- [Task goal]
Give back the exact lines spanning from the line with "# ---- figures" to the line with "before = set(bpy.data.objects)", with both of those lines included and no others.

- [Dataset content]

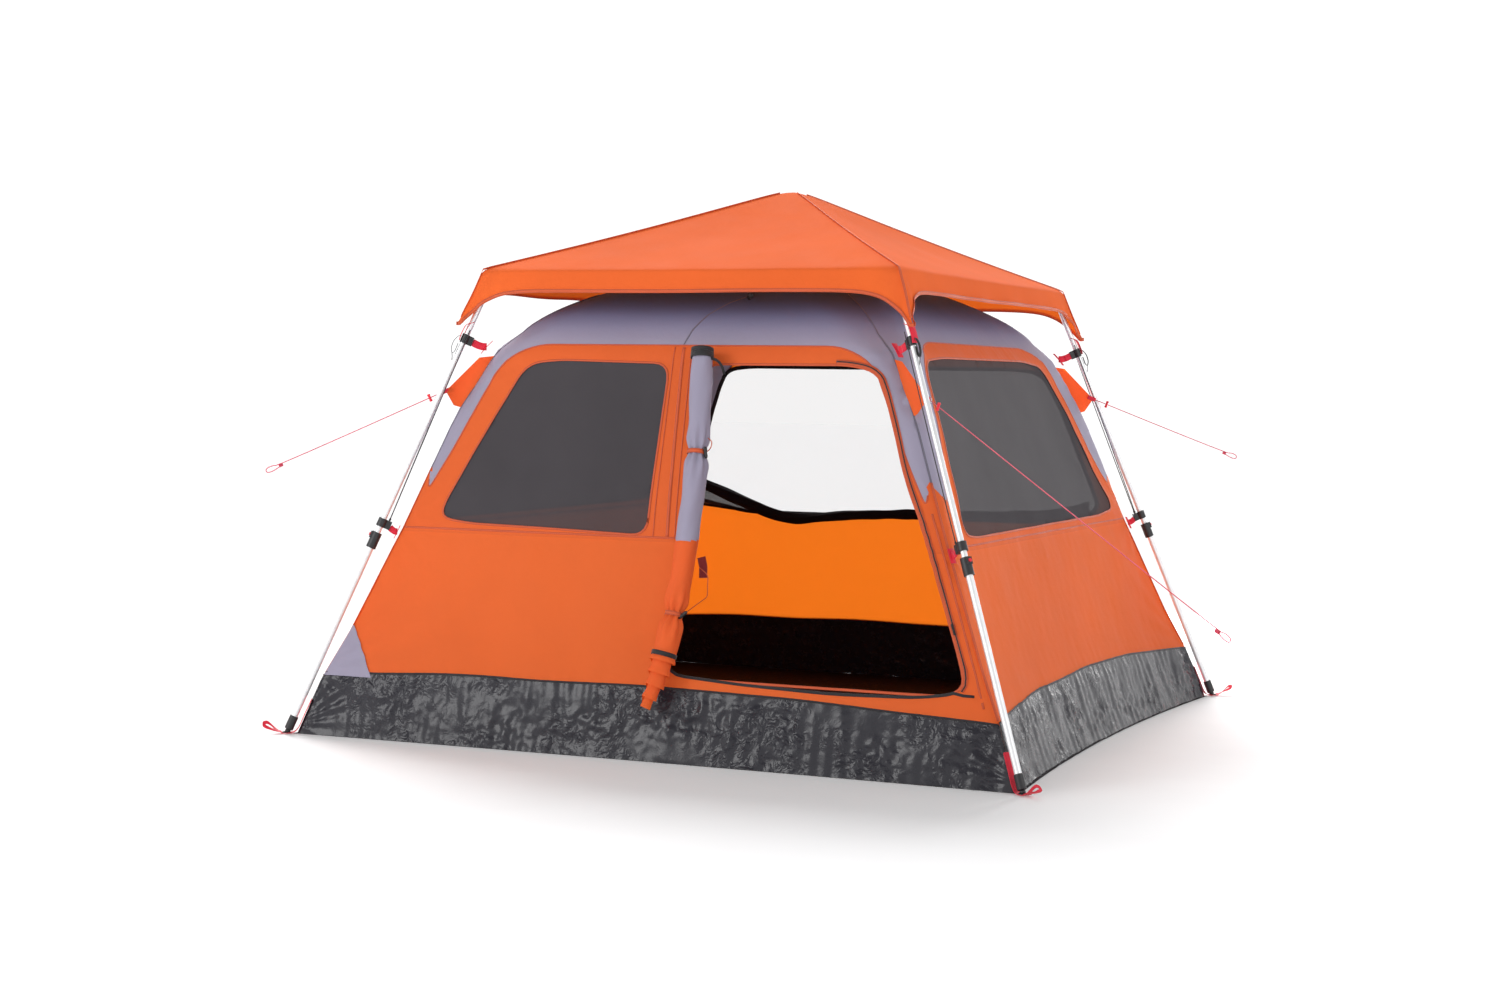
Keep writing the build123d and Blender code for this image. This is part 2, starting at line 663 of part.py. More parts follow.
strap_w = 22.0
strap_t = 1.8
foot_strap_w = 36.0
past_foot = 78.0         # foot strap beyond the foot's pin
grommet_r = 13.0
loop_hole = (34.0, 14.0)     # peg loop
loop_hole_in = 26.0      # its middle from the strap's end
straps = []
for corner, (sx, sy) in corners.items():
    flat_out = Vector(sx * lean_x, sy * lean_y, 0).normalized()
    start = body_corner(corner, 0, 2.5)
    foot = leg_point(corner, 0)
    reach = (foot - start).length + past_foot
    ground_plane = Plane(origin=start + Vector(0, 0, 0.2), x_dir=flat_out, z_dir=(0, 0, 1))
    # Foot strap on the ground: the grommet round the foot's pin, then the peg loop's hole.
    with BuildPart() as foot_strap:
        with BuildSketch(ground_plane):
            with Locations((reach / 2, 0)):
                RectangleRounded(reach, foot_strap_w, 8)
            with Locations((reach - past_foot, 0)):
                Circle(grommet_r, mode=Mode.SUBTRACT)
            with Locations((reach - loop_hole_in, 0)):
                SlotOverall(*loop_hole, mode=Mode.SUBTRACT)
        extrude(amount=strap_t)
    straps.append(foot_strap.part)
    # Body straps, from the corner edge to the ring clip and to the pole clip.
    for s, inner_reach in [(ring_s + 10, 30.5), (clip_s + clip_len / 2, 27.5)]:
        lug = leg_plane(corner, s).origin + leg_inward(corner) * inner_reach
        edge = body_corner(corner, lug.Z - 14, 9)
        with BuildPart() as strap:
            run = (edge - lug).normalized()
            wide = run.cross(leg_plane(corner, s).y_dir).normalized()
            with BuildSketch(Plane(origin=lug + run * 3, x_dir=wide, z_dir=run)):
                Rectangle(strap_w, strap_t)
            extrude(amount=(edge - lug).length - 4)
        straps.append(strap.part)
save(Compound(children=straps), "webbing_straps")

guy_r = 1.5
guy_slope = {"fl": 25.0, "fr": 25.0, "br": 20.5}
guy_visible = {"fl": 640.0, "fr": 1425.0, "br": 615.0}
loop_len = 60.0
loop_shape = [(22, 9), (46, 7), (46, -7), (22, -9)]      # the end loop from its knot, (ahead, aside)
tensioner_size = (26.0, 11.0)
tensioner_len = 12.0
tensioner_at = 48.0      # along the line from its start, clear of what slides on the pole
for corner in guy_slope:
    sx, sy = corners[corner]
    flat_out = Vector(sx * lean_x, sy * lean_y, 0).normalized()
    slope = radians(guy_slope[corner])
    line_dir = flat_out * cos(slope) - Vector(0, 0, sin(slope))
    lift = flat_out * sin(slope) + Vector(0, 0, cos(slope))
    start = body_corner(corner, tab_tip, tab_reach + 2) + beside(corner, tab_side)
    far = start + line_dir * (guy_visible[corner] - loop_len)
    loop = [far] + [far + line_dir * ahead + lift * aside for ahead, aside in loop_shape]
    path_points = [start] + loop + [far - line_dir * 1.0 - lift * 4.2]
    radii = []
    for before, here, after in zip(path_points, path_points[1:], path_points[2:]):
        turn = (here - before).get_angle(after - here)
        shorter = min((here - before).length, (after - here).length)
        radii.append(0.45 * shorter / tan(radians(turn / 2)))
    with BuildPart() as guy_line:
        with BuildLine() as guy_route:
            FilletPolyline(*path_points, radius=radii)
        with BuildSketch(Plane(origin=guy_route.line @ 0, z_dir=guy_route.line % 0)):
            Circle(guy_r)
        sweep()
    save(guy_line.part, f"guy_line_{corner}")
    route_length = guy_route.wires()[0].length
    ratio = guy_line.part.volume / (pi * guy_r ** 2 * route_length)
    print("  route", round(route_length), "volume ratio", round(ratio, 3), "radii", [round(r, 1) for r in radii])

    # Tensioner: a small rounded bar with the line through its hole.
    with BuildPart() as tensioner:
        bar_plane = Plane(origin=start + line_dir * tensioner_at, x_dir=lift, z_dir=line_dir)
        with BuildSketch(bar_plane):
            SlotOverall(*tensioner_size)
            Circle(guy_r + 0.4, mode=Mode.SUBTRACT)
        extrude(amount=tensioner_len)
    save(tensioner.part, f"tensioner_{corner}")

# ---- figures for the record ----------------------------------------------------------------------------
for corner in corners:
    pin, along, side, pivot = elbow_frame(corner)
    down = leg_up(corner) * -1
    hinge = along.cross(down).normalized()
    flat = Vector(along.X, along.Y, 0).normalized()
    cross = flat.cross(Vector(0, 0, 1))
    slope = degrees(atan2(-along.Z, hypot(along.X, along.Y)))
    print(corner, "pivot", pivot, "arm hinge", cross, "arm slope", round(slope, 2))
    print("   pin", pin, "leg hinge", hinge, "angle to close", round(degrees(acos(-along.dot(down))), 2), "down", down)
print("arm", round(arm_length, 1), "pin_s", round(pin_s, 1))
print("zip from", zip_from, "axis", zip_axis, "travel", round(zip_travel, 1))
for corner in guy_slope:
    slope = radians(guy_slope[corner])
    sx, sy = corners[corner]
    flat_out = Vector(sx * lean_x, sy * lean_y, 0).normalized()
    print("guy", corner, "axis", flat_out * cos(slope) - Vector(0, 0, sin(slope)))
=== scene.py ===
"""Looks of the quick-open family tent, in metres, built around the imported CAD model.

+Z is up, the doorway is in the front wall (-Y), and the origin is on the ground at the floor's centre.
A point of a wall is (side, along, height): along is X on the front and back walls and Y on the side walls.
"""
import json
import math

import bmesh
import bpy
import numpy as np
from mathutils import Matrix, Vector, geometry
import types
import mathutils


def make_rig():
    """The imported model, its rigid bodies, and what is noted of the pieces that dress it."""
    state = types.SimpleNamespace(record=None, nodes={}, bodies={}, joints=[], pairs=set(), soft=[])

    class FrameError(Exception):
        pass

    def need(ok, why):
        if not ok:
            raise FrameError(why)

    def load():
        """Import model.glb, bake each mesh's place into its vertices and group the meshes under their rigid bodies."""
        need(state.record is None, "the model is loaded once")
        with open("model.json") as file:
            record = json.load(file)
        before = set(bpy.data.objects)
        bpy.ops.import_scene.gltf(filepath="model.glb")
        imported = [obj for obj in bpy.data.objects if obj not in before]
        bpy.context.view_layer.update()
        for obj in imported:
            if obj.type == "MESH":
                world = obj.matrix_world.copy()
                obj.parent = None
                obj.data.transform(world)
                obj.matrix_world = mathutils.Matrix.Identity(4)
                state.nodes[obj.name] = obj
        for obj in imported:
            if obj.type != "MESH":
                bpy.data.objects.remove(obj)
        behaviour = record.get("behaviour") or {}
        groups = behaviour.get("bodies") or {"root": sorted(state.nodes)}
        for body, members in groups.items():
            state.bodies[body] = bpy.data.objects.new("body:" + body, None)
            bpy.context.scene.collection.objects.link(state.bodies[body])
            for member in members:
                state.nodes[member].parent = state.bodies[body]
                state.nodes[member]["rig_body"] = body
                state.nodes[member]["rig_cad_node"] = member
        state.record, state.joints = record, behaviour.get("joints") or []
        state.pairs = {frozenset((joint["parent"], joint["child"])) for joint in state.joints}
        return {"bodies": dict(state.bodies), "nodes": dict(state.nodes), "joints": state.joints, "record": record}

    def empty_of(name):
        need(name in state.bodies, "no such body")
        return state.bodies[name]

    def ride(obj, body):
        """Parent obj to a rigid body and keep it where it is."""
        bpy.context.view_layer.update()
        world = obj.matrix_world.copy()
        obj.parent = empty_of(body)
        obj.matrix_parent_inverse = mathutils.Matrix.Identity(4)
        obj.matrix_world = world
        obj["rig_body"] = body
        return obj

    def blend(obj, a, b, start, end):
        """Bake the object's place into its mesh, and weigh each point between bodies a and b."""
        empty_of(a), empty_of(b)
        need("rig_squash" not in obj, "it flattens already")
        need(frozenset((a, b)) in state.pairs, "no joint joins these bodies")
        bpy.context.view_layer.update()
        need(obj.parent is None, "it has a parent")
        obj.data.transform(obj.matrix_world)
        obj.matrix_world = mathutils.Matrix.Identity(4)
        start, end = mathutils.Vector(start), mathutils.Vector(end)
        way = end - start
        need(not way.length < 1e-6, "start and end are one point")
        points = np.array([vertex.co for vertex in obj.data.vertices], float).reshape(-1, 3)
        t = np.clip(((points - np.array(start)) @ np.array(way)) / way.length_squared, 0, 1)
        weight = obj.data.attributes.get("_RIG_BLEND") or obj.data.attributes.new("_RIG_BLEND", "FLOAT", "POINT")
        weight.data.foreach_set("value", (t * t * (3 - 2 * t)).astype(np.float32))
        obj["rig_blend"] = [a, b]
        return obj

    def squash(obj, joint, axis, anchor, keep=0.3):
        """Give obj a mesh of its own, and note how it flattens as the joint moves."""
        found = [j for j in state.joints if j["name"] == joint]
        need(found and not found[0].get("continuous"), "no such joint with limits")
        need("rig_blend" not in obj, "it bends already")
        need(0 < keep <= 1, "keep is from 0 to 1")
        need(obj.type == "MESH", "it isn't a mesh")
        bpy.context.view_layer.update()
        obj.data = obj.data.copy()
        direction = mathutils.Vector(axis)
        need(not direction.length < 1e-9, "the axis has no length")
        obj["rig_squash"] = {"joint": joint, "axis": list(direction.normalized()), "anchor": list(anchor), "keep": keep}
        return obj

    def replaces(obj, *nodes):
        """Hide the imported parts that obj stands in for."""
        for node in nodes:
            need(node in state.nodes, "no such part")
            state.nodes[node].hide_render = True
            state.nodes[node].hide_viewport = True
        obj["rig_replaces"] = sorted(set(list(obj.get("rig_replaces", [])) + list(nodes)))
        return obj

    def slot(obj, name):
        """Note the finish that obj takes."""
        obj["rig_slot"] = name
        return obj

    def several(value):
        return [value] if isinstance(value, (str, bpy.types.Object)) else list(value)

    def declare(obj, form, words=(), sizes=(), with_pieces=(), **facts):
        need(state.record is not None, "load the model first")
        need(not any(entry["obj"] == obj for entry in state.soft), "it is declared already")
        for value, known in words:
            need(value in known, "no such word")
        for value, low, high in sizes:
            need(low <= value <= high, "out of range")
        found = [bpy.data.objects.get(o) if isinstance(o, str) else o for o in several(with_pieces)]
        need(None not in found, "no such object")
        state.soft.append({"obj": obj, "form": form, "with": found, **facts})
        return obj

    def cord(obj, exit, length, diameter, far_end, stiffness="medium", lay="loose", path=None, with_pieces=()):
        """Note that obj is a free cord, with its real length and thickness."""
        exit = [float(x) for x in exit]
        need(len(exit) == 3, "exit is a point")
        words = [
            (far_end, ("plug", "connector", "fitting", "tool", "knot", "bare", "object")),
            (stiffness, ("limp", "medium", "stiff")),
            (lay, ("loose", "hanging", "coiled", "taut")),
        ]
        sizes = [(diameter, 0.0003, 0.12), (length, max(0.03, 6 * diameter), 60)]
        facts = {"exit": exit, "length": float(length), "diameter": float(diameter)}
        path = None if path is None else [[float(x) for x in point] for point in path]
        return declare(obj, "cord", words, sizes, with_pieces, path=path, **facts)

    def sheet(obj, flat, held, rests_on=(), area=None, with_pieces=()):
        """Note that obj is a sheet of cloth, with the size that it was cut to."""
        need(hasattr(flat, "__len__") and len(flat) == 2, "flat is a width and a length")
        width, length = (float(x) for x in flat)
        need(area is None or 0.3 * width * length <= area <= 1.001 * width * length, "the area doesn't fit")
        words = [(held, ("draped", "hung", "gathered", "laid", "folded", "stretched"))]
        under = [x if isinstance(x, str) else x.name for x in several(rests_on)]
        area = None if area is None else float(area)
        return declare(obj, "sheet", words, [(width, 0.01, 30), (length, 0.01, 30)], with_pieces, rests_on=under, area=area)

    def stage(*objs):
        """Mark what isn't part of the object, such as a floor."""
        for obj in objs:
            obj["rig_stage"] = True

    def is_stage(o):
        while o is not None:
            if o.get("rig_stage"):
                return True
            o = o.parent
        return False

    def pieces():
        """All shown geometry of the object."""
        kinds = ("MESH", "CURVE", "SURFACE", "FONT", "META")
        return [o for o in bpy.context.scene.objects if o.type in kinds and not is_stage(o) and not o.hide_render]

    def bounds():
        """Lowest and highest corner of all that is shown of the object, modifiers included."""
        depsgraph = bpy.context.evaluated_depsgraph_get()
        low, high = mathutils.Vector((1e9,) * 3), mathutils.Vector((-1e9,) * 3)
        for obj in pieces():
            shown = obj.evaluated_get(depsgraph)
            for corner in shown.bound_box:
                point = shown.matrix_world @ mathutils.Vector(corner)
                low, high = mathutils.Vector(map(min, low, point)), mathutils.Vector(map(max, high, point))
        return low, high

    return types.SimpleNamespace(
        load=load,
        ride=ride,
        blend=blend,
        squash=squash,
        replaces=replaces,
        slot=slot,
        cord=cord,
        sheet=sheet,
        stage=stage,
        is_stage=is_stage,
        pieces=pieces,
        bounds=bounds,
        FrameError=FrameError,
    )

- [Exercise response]
# ---- figures for the record ----------------------------------------------------------------------------
for corner in corners:
    pin, along, side, pivot = elbow_frame(corner)
    down = leg_up(corner) * -1
    hinge = along.cross(down).normalized()
    flat = Vector(along.X, along.Y, 0).normalized()
    cross = flat.cross(Vector(0, 0, 1))
    slope = degrees(atan2(-along.Z, hypot(along.X, along.Y)))
    print(corner, "pivot", pivot, "arm hinge", cross, "arm slope", round(slope, 2))
    print("   pin", pin, "leg hinge", hinge, "angle to close", round(degrees(acos(-along.dot(down))), 2), "down", down)
print("arm", round(arm_length, 1), "pin_s", round(pin_s, 1))
print("zip from", zip_from, "axis", zip_axis, "travel", round(zip_travel, 1))
for corner in guy_slope:
    slope = radians(guy_slope[corner])
    sx, sy = corners[corner]
    flat_out = Vector(sx * lean_x, sy * lean_y, 0).normalized()
    print("guy", corner, "axis", flat_out * cos(slope) - Vector(0, 0, sin(slope)))
=== scene.py ===
"""Looks of the quick-open family tent, in metres, built around the imported CAD model.

+Z is up, the doorway is in the front wall (-Y), and the origin is on the ground at the floor's centre.
A point of a wall is (side, along, height): along is X on the front and back walls and Y on the side walls.
"""
import json
import math

import bmesh
import bpy
import numpy as np
from mathutils import Matrix, Vector, geometry
import types
import mathutils


def make_rig():
    """The imported model, its rigid bodies, and what is noted of the pieces that dress it."""
    state = types.SimpleNamespace(record=None, nodes={}, bodies={}, joints=[], pairs=set(), soft=[])

    class FrameError(Exception):
        pass

    def need(ok, why):
        if not ok:
            raise FrameError(why)

    def load():
        """Import model.glb, bake each mesh's place into its vertices and group the meshes under their rigid bodies."""
        need(state.record is None, "the model is loaded once")
        with open("model.json") as file:
            record = json.load(file)
        before = set(bpy.data.objects)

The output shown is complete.